O que é dialética? – Vladimir Safatle

A dialética é uma força de transformação que busca dar corpo, existência, ao que é considerado impossível. Mostrar como o impossível é uma versão não configurada na realidade presente, mas não é um inexistente.

Programa “Diálogos”, exibido pela Globo News em 20 de junho de 2019.

Mario Sergio Conti entrevista o filósofo e psicanalista Vladimir Safatle, professor do Departamento de Filosofia da Faculdade de Filosofia, Letras e Ciências Humanas da Universidade de São Paulo.

Safatle está lançando “Dar Corpo ao Impossível”, livro sobre a dialética e as ideias do filósofo alemão Theodor Adorno.

Filósofo Vladimir Safatle

Vladimir Safatle – A dialética é um dos termos técnicos mais antigos da filosofia, foi um dos primeiros. Indicava um processo muito vinculado ao diálogo no qual você utilizava os pressupostos do seu oponente o fazendo entrar em contradição com seus próprios pressupostos.

Por isso que depois, na idade média, a dialético se transformou em um elemento da arte da retórica. Até o século XIX, quando ela ganha uma outra configuração, ela vira uma dimensão fundamental de uma noção de filosofia ligada a uma potência de crítica e no interior dessa crítica dialética, o exercício fundamental é insistir em como contradições que aparecem na vida social quanto aparecem também na estrutura do pensamento não são indicações de impossibilidades, de pontos onde não é possível mais pensar (como normalmente se pensa, onde há uma contradição há algo em que não se pode pensar).

A dialética insistia, na verdade, que essas contradições simplesmente indicavam processos que dentro da nossa situação, tal como nós a organizamos, tal como nós a pensamento, são impensáveis, mas esse impensável não é um inexistente (por isso essa ideia de impossível, esse impossível não é o inexistente, ele é a possibilidade de algo que até agora não se configurou). A dialética tentava, a sua maneira, ser fiel a esta ideia, de que aquilo que é impossível, torna-se possível.

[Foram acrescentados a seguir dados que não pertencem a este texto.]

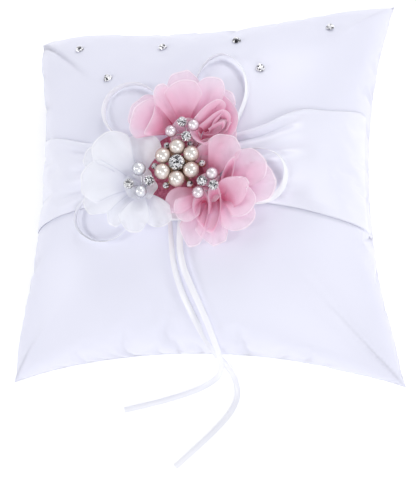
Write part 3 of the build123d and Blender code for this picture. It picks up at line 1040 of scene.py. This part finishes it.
# %% [markdown]
# ## Pink flower on the right
#
# This one opens flatter.  Its petals are folded lengthwise into pointed ovals, the lower
# ones hang over the sash, and the right side is a single sheer layer.

# %% Pink flower on the right
RIGHT_PINK = {
    5: [dict(rim=[(8, -4, 80), (9.5, 0, 81), (14, 3, 81), (19, 3.5, 80.5), (23, 2.5, 80)],
             root=(14, -9, 75), foot=0.3, flare=0.8),
        dict(root=(16, -11, 75), heading=58, length=21, half_width=9.5, rise=(40, -16), wrap=(60, 30),
             lean=-4, wave=(1.3, 2.0, 0.9)),
        dict(root=(14, -11, 74), heading=82, length=19, half_width=8, rise=(30, -20), wrap=(40, 30), lean=4,
             wave=(1.2, 2.0, 0.1))],
    4: [dict(rim=[(21, -22, 79), (21.5, -14, 82), (24, -8.5, 84), (28, -5, 84.5), (27.5, -10.5, 84),
                  (25.5, -16.5, 82.5), (23, -22, 80)], root=(19, -18, 75), foot=0.4, flare=0.4),
        dict(root=(19, -16, 74.5), heading=26, length=25, half_width=11, rise=(30, -14), wrap=(20, 20),
             wave=(1.4, 2.2, 0.4)),
        dict(root=(18, -16, 74), heading=0, length=28, half_width=12, rise=(24, -18), wrap=(10, 16),
             wave=(1.5, 2.4, 1.4))],
    3: [dict(root=(15.5, -17, 74.5), heading=-30, length=8, half_width=7, rise=(48, 6), wrap=(60, 40),
             wave=(0.6, 2.0, 0)),
        dict(root=(15.5, -17, 74), heading=100, length=8, half_width=6, rise=(36, 0), wrap=(40, 40),
             wave=(0.5, 2.0, 0)),
        dict(root=(15.5, -17, 74), heading=215, length=8, half_width=5, rise=(36, 0), wrap=(40, 40),
             wave=(0.5, 2.0, 1)),
        dict(root=(21.5, -23, 76.5), heading=28, length=16, half_width=8.5, rise=(44, 6), wrap=(90, 80),
             lean=-14, tip=0.7, wave=(0.4, 1.4, 0.8)),
        dict(root=(21, -20, 75), heading=-28, length=18, half_width=9, rise=(38, -10), wrap=(60, 50),
             lean=-6, wave=(0.8, 1.6, 0.2)),
        dict(root=(19, -20, 74.5), heading=-46, length=22, half_width=10, rise=(28, -18), wrap=(20, 24),
             wave=(1.3, 2.2, 0.6))],
    2: [dict(rim=[(13.5, -36, 78), (10.5, -32.5, 79.5), (8.5, -27, 81.5), (10, -22, 82.5),
                  (13.5, -19.5, 83), (15.3, -21.5, 83), (16.3, -26.5, 82), (15.3, -32, 80),
                  (13.3, -36.5, 78.3)], root=(12.5, -26, 75), foot=0.4, flare=0.3),
        dict(rim=[(15.3, -30, 79.5), (16.3, -25.5, 81.5), (15.7, -21.5, 83), (16.8, -19, 84),
                  (19.2, -17.7, 84.5), (21.2, -20, 84), (21.6, -26, 82), (20.2, -33, 79.5),
                  (17.5, -38.5, 77), (14.5, -37, 77.3)], root=(17.5, -26, 75), foot=0.4, flare=0.3),
        dict(root=(16, -20, 74.5), heading=-84, length=24, half_width=9, rise=(22, -40), wrap=(20, 26),
             wave=(1.4, 2.2, 0.2)),
        dict(root=(13, -19, 74), heading=-106, length=26, half_width=7.5, rise=(20, -38), wrap=(30, 26),
             wave=(1.2, 1.8, 1.1))],
    1: [dict(root=(10, -19, 75.5), heading=-150, length=18, half_width=8.5, rise=(30, -18), wrap=(40, 40),
             lean=-8, tip=0.4, wave=(0.8, 2.2, 0.5)),
        dict(root=(11, -20, 75), heading=-124, length=16, half_width=7.5, rise=(40, -16), wrap=(80, 60),
             lean=10, wave=(1.0, 1.8, 1.6))],
}

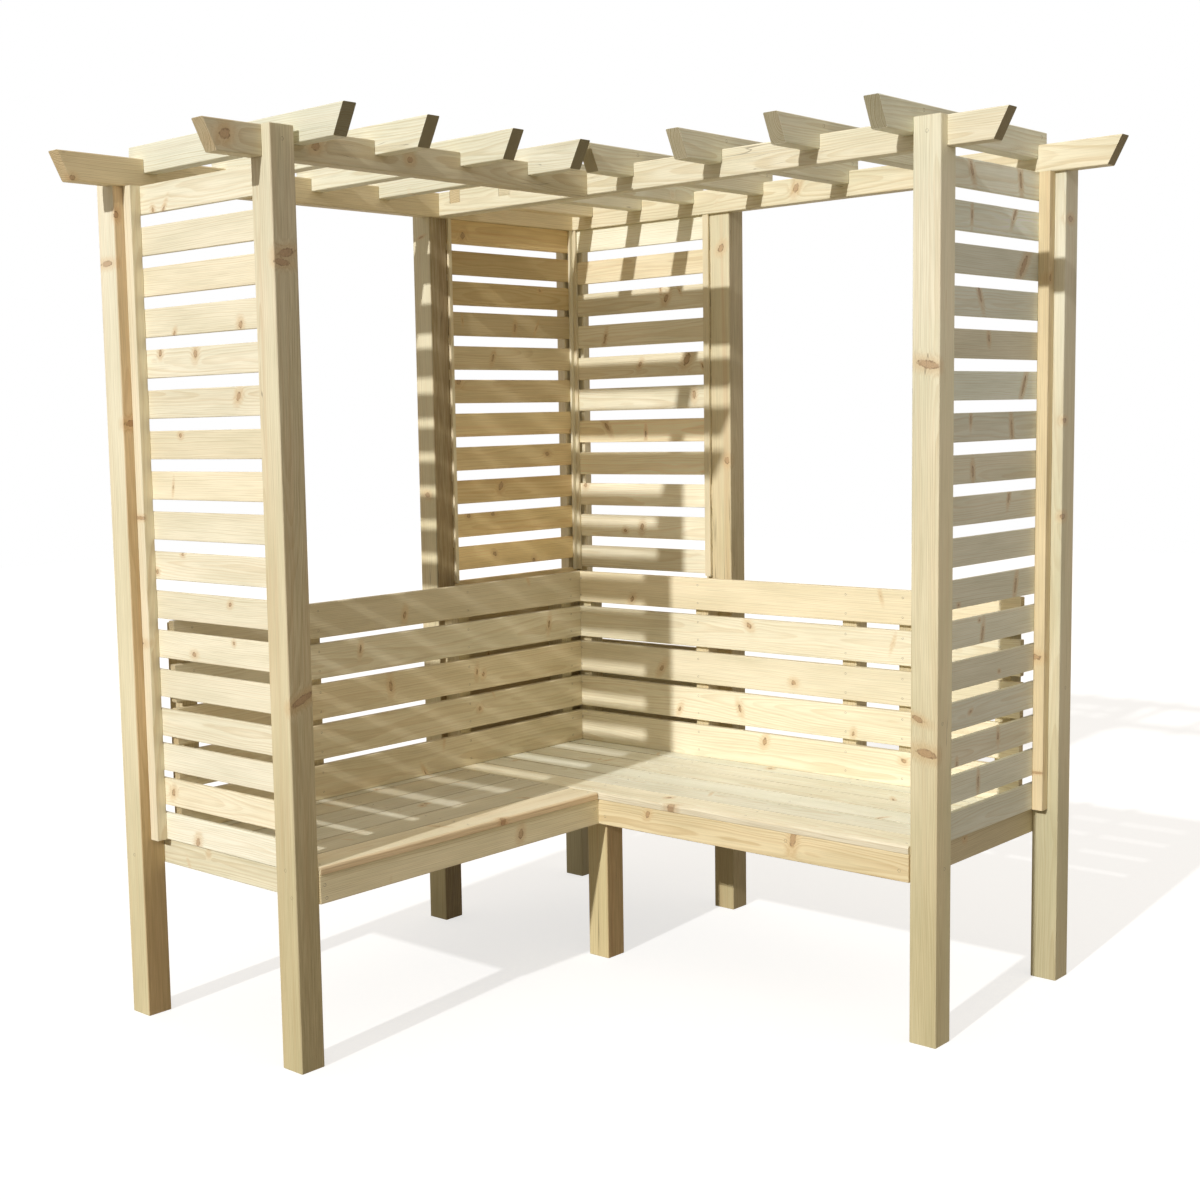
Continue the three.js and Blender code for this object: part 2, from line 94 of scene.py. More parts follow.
class Bench:
    """Adds nodes to one material or world and joins them."""

    def __init__(self, owner):
        self.owner = owner
        owner.use_nodes = True
        self.tree = owner.node_tree
        self.tree.nodes.clear()

    def put(self, socket, value):
        """Joins an output to the socket, or writes a number, a vector or a colour into it."""
        if isinstance(value, bpy.types.NodeSocket):
            self.tree.links.new(value, socket)
        else:
            socket.default_value = (*value, 1) if socket.type == "RGBA" else value

    def node(self, kind, *values, **settings):
        """A new node: settings are its own properties, and values fill its inputs in order."""
        node = self.tree.nodes.new("ShaderNode" + kind)
        for setting, choice in settings.items():
            setattr(node, setting, choice)
        for socket, value in zip(node.inputs, values):
            self.put(socket, value)
        return node

    def add(self, kind, *values, **settings):
        """The first output of a new node."""
        return self.node(kind, *values, **settings).outputs[0]

    def math(self, operation, *values, clamp=False):
        return self.add("Math", *values, operation=operation, use_clamp=clamp)

    def times(self, first, second):
        return self.math("MULTIPLY", first, second)

    def times_plus(self, first, second, third):
        return self.math("MULTIPLY_ADD", first, second, third)

    def vector(self, operation, *values):
        node = self.node("VectorMath", *values, operation=operation)
        return node.outputs["Value" if operation in ("LENGTH", "DOT_PRODUCT") else "Vector"]

    def split(self, vector):
        return self.node("SeparateXYZ", vector).outputs

    def join(self, x, y, z):
        return self.add("CombineXYZ", x, y, z)

    def attribute(self, name, output="Vector"):
        return self.node("Attribute", attribute_name=name).outputs[output]

    def place(self):
        """Where a point is on the object, in metres."""
        return self.node("TexCoord").outputs["Object"]

    def noise(self, vector, scale=1.0, detail=2.0, roughness=0.5, output=0):
        node = self.node("TexNoise", vector)
        for name, value in (("Scale", scale), ("Detail", detail), ("Roughness", roughness)):
            node.inputs[name].default_value = value
        return node.outputs[output]

    def grain_noise(self, log, along, across, detail=2.0, roughness=0.5, output=0):
        """Noise drawn out along the grain: so many waves a metre along it and across it."""
        drawn_out = self.vector("MULTIPLY", log, (along, across, across))
        return self.noise(drawn_out, 1.0, detail, roughness, output)

    def step(self, value, low, high, to_low=0.0, to_high=1.0):
        """A soft step from to_low to to_high as value goes from low to high."""
        return self.add("MapRange", value, low, high, to_low, to_high, interpolation_type="SMOOTHSTEP")

    def mix(self, share, first, second, blend="MIX"):
        node = self.node("Mix", share, data_type="RGBA", blend_type=blend)
        self.put(node.inputs[6], first)
        self.put(node.inputs[7], second)
        return node.outputs[2]

    def tint(self, colour, by):
        return self.mix(1.0, colour, by, "MULTIPLY")

    def show(self, shader):
        """Joins the last shader to the output, and hands back the material or world."""
        self.node("OutputWorld" if isinstance(self.owner, bpy.types.World) else "OutputMaterial", shader)
        return self.owner

    def shade(self, colour, roughness, height, depth, metallic=0.0):
        """The last nodes of a material: bump, surface and output."""
        bump, surface = self.node("Bump"), self.node("BsdfPrincipled")
        for node, name, value in ((bump, "Strength", BUMP_STRENGTH), (bump, "Distance", depth),
                                  (bump, "Height", height), (surface, "Metallic", metallic),
                                  (surface, "Base Color", colour), (surface, "Roughness", roughness),
                                  (surface, "Normal", bump.outputs[0])):
            self.put(node.inputs[name], value)
        return self.show(surface.outputs[0])


# %% [markdown]
# ## Light
# Light falls almost straight along the left wing towards the back, from a little above, so
# the faces towards the front are bright and the sides only get a grazing touch of it. One
# sun lamp does this, with a dim, slightly warm world that is brighter overhead, as a soft
# light hung above a studio would be. Their strengths are chosen so that a lit board
# renders about as bright as its colour is written. Only the camera and reflections see
# the world as plain white.

# %% Light and world
SUN_FROM = Vector((0.106, -1.0, 0.5))
SUN_STRENGTH, SUN_ANGLE, SUN_COLOUR = 2.53, math.radians(1.0), (1.0, 0.995, 0.985)
LEVEL_SKY, TOP_SKY, SKY_COLOUR = 0.175, 0.74, (1.0, 0.89, 0.75)

sun_data = bpy.data.lights.new("sun", "SUN")
sun_data.energy, sun_data.angle, sun_data.color = SUN_STRENGTH, SUN_ANGLE, SUN_COLOUR
sun = bpy.data.objects.new("sun", sun_data)
sun.rotation_mode = "QUATERNION"
sun.rotation_quaternion = SUN_FROM.to_track_quat("Z", "Y")
bpy.context.scene.collection.objects.link(sun)


def plain_rays(bench):
    """1 for rays that come straight from the camera, a gloss or clear glass, otherwise 0."""
    rays = bench.node("LightPath").outputs
    straight = bench.math("MAXIMUM", rays["Is Camera Ray"], rays["Is Glossy Ray"])
    return bench.math("MAXIMUM", straight, rays["Is Transmission Ray"])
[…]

Mario Sergio Conti – Hegel, Adorno, como você vê isso. Você chegou ao conceito de dialética negativa, que é do adorno, o que é isso?

Vladimir Safatle – Os conceitos filosófico são conceitos em situações históricas. A dialética teve três grandes versões e cada uma dessas versões (Hegel, Marx, Adorno) diz respeito a um certo momento histórico. Ela indica coisas que podem ser feitas naquele momento histórico e como fazê-las.

A última versão, a dialética negativa,  parte do seguinte pressuposto: o modo de organização da nossa situação atual, da nossa linguagem, da nossa forma de pensar, está tão bloqueado que é necessário utilizada uma força de negação para que aquilo que possa um dia ser diferente, apareça.

Há certas situações em que se você afirmar algo, você anula a sua força de existência, então você precisa retirá-la da situação, como uma estratégia de guardar um tipo de existência que agora, neste momento, não pode se configurar. As pessoas viam isso como um niilismo, mas era uma falta de compreensão de uma estratégia filosófica muito importante e muito utilizada: em certas situações não dizer algo é a única maneira de preservá-lo.